How Automation Exposes Supplier Maturity

Automation strengthens processes only when the data beneath them is coherent. Procurement teams often deploy digital contracting tools and planning engines expecting automation to compensate for upstream variability. Instead, automation amplifies it. A system can function only with the information it receives, and supplier data is often incomplete or inconsistent.

Gartner’s latest outlook underscores this risk: digital-adoption programs fail when data governance is weak, not because the tools are flawed. A specification updated to meet a new regulation but not reflected in metadata appears as a process error. Reformulated materials captured in local templates but not standardised corrupt planning engines. Audit findings stored in incompatible formats break compliance rules that rely on structured inputs.

Bhavuk has seen these mismatches create operational friction. A file updated in one region but not another introduces planning discrepancies automation cannot reconcile. A regulatory update captured in narrative form derails quality checks. Automation applies logic consistently; it cannot interpret variation. “Automation does not create discipline,” Bhavuk says, “It reveals whether discipline already exists.” And once automation reflects maturity gaps this precisely, procurement must refine how it evaluates suppliers.

The Capability Shift Procurement Can No Longer Avoid

Procurement has traditionally relied on cost, service, and delivery metrics to assess suppliers. Those metrics matter, but they no longer determine resilience. Capability does.
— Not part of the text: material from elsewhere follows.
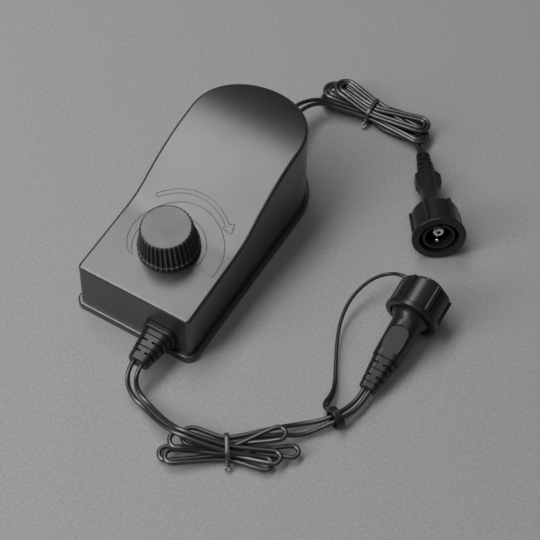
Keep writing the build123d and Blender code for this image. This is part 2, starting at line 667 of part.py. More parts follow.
def make_tether():
    cap = laid(SOCKET_TAIL, SOCKET_PLAN, SOCKET_TILT)
    height = CAP_END + 1.2
    loop = Plane(LOOP_SPOT, x_dir=(-0.886, 0.463, 0), z_dir=(0.463, 0.886, 0))
    lug_end = LOOP_R + 1.5
    spots = [(cap * Pos(9.9, 0, height)).position, (cap * Pos(14.5, 0, height)).position,
             Vector(89.0, 19.8, 12.6), Vector(83.6, 15.0, 11.5), Vector(79.8, 7.2, 9.5),
             Vector(78.3, -2.6, 7.2), Vector(80.2, -13.5, 4.8), Vector(84.2, -24.2, 3.0),
             Vector(88.5, -34.0, 1.8), Vector(92.2, -42.5, 1.8), Vector(93.3, -49.0, 3.4),
             (loop * Pos(lug_end + 2.4, 0, 0)).position, (loop * Pos(lug_end, 0, 0)).position]
    path = FilletPolyline(*spots, radius=corner_radii(spots))
    print("tether length", round(path.length, 1))
    keep("cap_tether", sweep((path ^ 0) * Circle(STRAP_R), path=path))
    band = extrude(Circle(LOOP_R) - Circle(LOOP_R - 1.4), amount=1.8, both=True)
    band = fillet(band.edges(), 0.4)
    lug = Pos(lug_end - 1.2, 0, 0) * Box(2.4, 2.6, 3.0)
    keep("tether_loop", loop * (band + lug))


keep("upper_shell", make_upper_shell())
keep("base_plate", make_base_plate())
keep("base_screws", *make_base_screws())
keep("knob", make_knob())
make_pot()
make_circuit()
make_reliefs()
make_inner_leads()
make_cord("input", input_wire)
make_cord("output", output_wire)
make_tie("input_tie", IN_CENTRE, IN_ANGLE, -1.0, 0.0, 10.7, 13.3)
make_tie("output_tie", OUT_CENTRE, OUT_ANGLE, -2.0, 1.4, 8.0, 14.2)
make_plug()
make_socket()
make_tether()
print(len(CHUNKS), "nodes")
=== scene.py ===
import math

import bpy
from bpy.props import FloatProperty, FloatVectorProperty, PointerProperty
from mathutils import Matrix, Vector


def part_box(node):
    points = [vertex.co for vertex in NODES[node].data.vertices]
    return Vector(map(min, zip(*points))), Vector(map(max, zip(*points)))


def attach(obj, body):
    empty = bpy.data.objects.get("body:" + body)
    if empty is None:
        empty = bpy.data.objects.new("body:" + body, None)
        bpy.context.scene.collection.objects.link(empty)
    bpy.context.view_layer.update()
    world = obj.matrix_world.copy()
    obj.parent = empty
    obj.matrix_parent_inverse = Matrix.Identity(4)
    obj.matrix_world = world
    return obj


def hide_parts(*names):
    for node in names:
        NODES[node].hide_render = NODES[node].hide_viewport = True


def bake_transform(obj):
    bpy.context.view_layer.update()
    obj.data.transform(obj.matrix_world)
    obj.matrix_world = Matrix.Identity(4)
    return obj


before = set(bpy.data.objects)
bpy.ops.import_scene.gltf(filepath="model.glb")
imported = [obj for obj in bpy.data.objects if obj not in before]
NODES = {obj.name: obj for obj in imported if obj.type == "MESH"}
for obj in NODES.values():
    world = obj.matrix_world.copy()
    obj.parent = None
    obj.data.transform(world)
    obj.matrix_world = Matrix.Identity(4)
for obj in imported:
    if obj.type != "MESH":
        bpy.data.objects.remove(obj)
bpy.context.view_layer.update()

bl_info = {
    "name": "Light dimmer",
    "version": (1, 0, 0),
    "blender": (4, 5, 0),
    "location": "View3D > Sidebar > Dimmer",
    "description": "Cords, ties, marks and finishes of an in-line light dimmer",
    "category": "Object",
}

# The strain reliefs' tips and the heights of their middles, taken from the frame, in metres
out_low, out_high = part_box("output_strain_relief")
in_low, in_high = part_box("input_strain_relief")
OUT_RELIEF_X = (out_low.x + out_high.x) / 2
OUT_RELIEF_Z = (out_low.z + out_high.z) / 2
OUT_TIP_Y = out_low.y
IN_RELIEF_Z = (in_low.z + in_high.z) / 2
IN_TIP_Y = in_high.y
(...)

A supplier’s ability to maintain structured documentation, demonstrate traceability, and respond predictably to regulatory shifts now defines whether it can absorb upstream pressure.

This becomes clearer in digital readiness. Gartner’s global survey shows that only 23% of supply-chain organisations have built formal AI or automation strategies, even though many have already deployed digital tools. The mismatch between adoption and operational maturity mirrors the mismatch procurement faces when evaluating suppliers. Capability is not visible unless the criteria change.

Bhavuk has observed capability gaps determine outcomes more often than capacity constraints. A supplier that cannot produce consistent documentation introduces volatility automation cannot mask. A supplier that cannot demonstrate version control or reproducible processes exposes organisations to compliance risk. Capability is not abstract; it separates supply bases that scale from those that fracture.

“procurement cannot rely on what a supplier promises; it must evaluate how a supplier works.” He shares. “Organisations that internalise this distinction are better prepared for the accountability phase now underway.”

What the Accountability Phase Demands Next

Regulatory scrutiny, packaging-traceability expectations, accelerating automation, and commercial volatility have eliminated the operational tolerance for variation contract manufacturing once relied on. What replaces it is a system defined by evidence, documentation integrity, supplier capability & Open book cost models

The organisations that respond early will build supply bases able to support automation meaningfully, adapt to regulatory changes without disruption, and move packaging decisions without friction. This is not a technology shift. It is an operating shift.

“Entering a phase where reliability comes from coherence, not cost,” Bhavuk concludes. Contract manufacturing is no longer a lever for savings. It is a structural determinant of supply-chain integrity. The companies that understand this—and act accordingly—will set the next standard for responsible procurement.